You are required to implement the Huffman coding/decoding algorithms. After you complete the implementation of the coding/decoding processes, you are asked to use the resulting Java code to:

1. Read through a source file called “in1.dat” that contains the following paragraph:

“the Huffman coding algorithm views each of the d distinct characters of the string X as being in separate Huffman trees initially with each tree composed of a single leaf node these separate trees will eventually be joined into a single Huffman tree in each round the algorithm takes the two binary trees with the smallest frequencies and merges them into a single binary tree it repeats this process until only one tree is left.”

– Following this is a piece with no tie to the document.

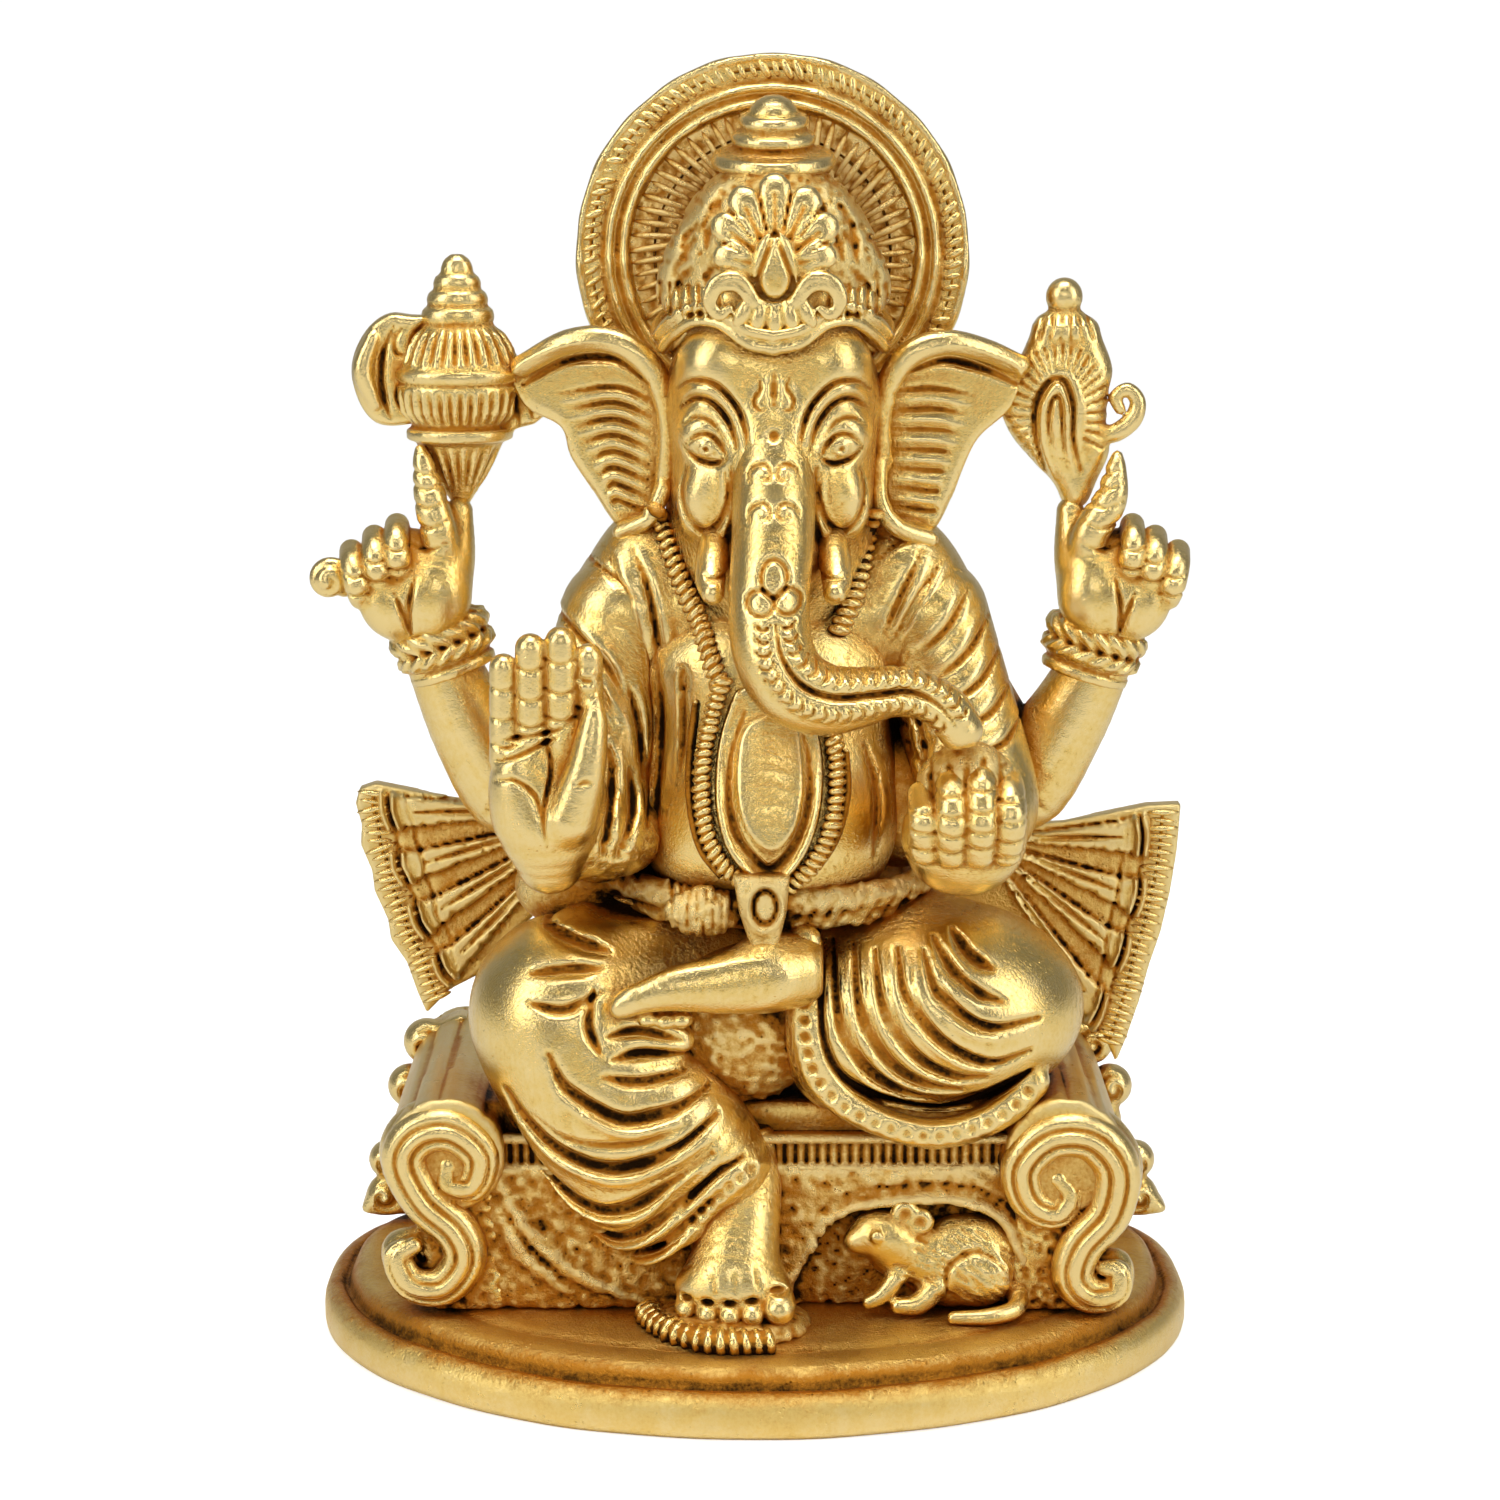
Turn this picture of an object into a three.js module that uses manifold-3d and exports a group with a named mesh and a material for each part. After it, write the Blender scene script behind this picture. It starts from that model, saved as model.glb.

2. Determine the actual frequencies for all the letters in the file.

3. Use the frequencies from the previous step to create a Huffman coding tree before you assign codes to individual letters. Use the LinkedBinaryTree class that we developed in class to realize your Huffman coding trees.

4. Produce an encoded version of the input file “in1.dat” and then store it in an output file called “out.dat”.

5. Finally, the decoding algorithm will come into play to decipher the codes contained in “out.dat”. The resulting decoded message should be written to an output file called “in2.dat”. If nothing goes wrong, the text stored in “in1.dat” and the one in “in2.dat” must match up correctly.